Prompt
Return the number of lines in which the word "Blender" appears; add nothing else.
— Begin Records provided —
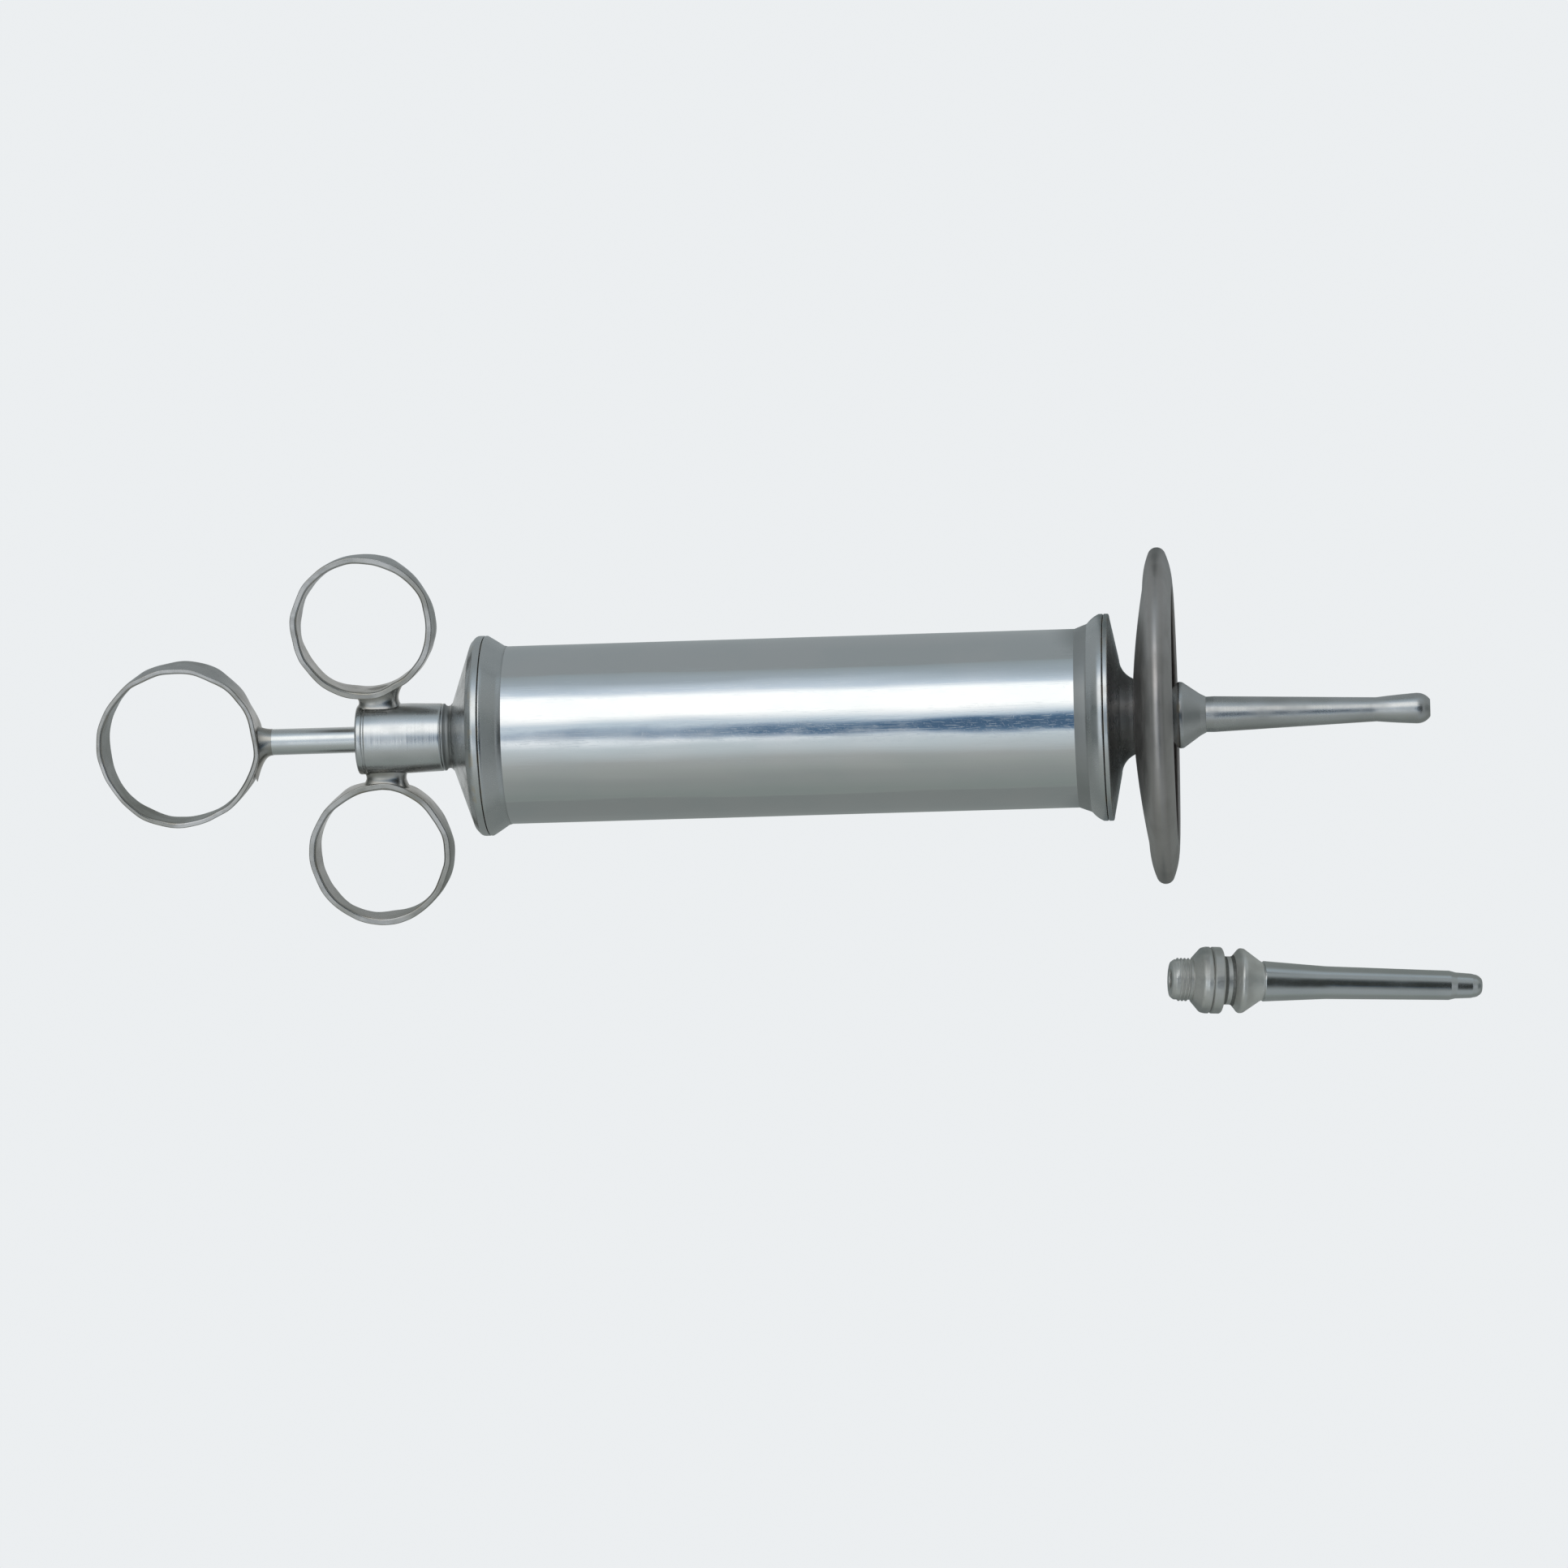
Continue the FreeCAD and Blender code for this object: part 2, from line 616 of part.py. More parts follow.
— End Records provided —
— Begin Records provided —
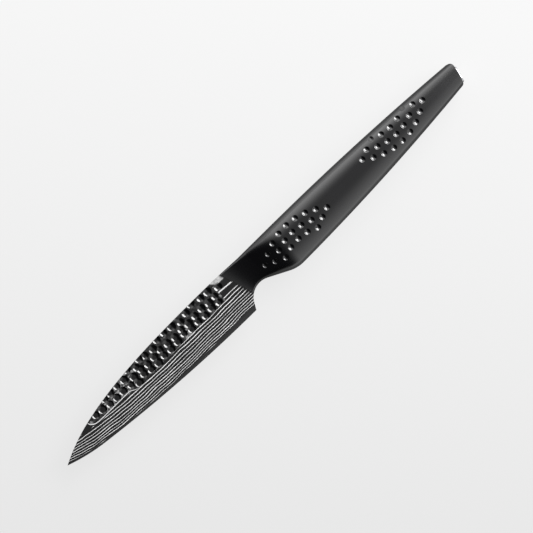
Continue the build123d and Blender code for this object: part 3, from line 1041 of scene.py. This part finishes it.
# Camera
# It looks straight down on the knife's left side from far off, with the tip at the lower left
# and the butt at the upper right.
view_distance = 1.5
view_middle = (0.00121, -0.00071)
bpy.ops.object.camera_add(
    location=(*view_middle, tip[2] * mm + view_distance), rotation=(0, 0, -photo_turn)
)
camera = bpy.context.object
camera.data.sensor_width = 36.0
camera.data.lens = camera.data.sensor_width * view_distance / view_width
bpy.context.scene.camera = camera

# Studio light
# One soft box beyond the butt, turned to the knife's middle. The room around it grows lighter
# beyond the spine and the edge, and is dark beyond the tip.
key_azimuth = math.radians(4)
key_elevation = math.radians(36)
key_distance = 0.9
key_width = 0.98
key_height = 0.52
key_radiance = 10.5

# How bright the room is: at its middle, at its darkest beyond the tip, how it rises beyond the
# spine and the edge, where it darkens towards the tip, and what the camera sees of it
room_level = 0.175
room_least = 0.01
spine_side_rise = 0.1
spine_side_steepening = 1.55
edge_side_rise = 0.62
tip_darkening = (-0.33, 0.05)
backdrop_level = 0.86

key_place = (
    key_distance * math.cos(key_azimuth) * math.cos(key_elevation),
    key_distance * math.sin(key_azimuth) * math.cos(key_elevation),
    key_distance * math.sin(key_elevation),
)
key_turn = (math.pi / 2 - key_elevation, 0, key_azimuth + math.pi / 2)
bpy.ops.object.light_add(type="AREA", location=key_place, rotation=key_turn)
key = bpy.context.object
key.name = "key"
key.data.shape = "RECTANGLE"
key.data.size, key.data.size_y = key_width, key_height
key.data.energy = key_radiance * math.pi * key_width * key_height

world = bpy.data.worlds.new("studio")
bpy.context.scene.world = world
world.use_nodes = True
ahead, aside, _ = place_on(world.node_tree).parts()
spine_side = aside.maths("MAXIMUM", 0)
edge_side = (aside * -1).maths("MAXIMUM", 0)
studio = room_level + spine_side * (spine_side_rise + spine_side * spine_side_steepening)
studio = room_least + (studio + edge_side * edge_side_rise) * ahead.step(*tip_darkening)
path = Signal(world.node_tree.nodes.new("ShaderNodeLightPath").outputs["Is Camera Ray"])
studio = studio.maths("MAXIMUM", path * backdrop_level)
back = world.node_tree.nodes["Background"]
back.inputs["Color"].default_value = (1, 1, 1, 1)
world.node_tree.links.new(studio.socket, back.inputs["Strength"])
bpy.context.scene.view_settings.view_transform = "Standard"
— End Records provided —
Task answer
2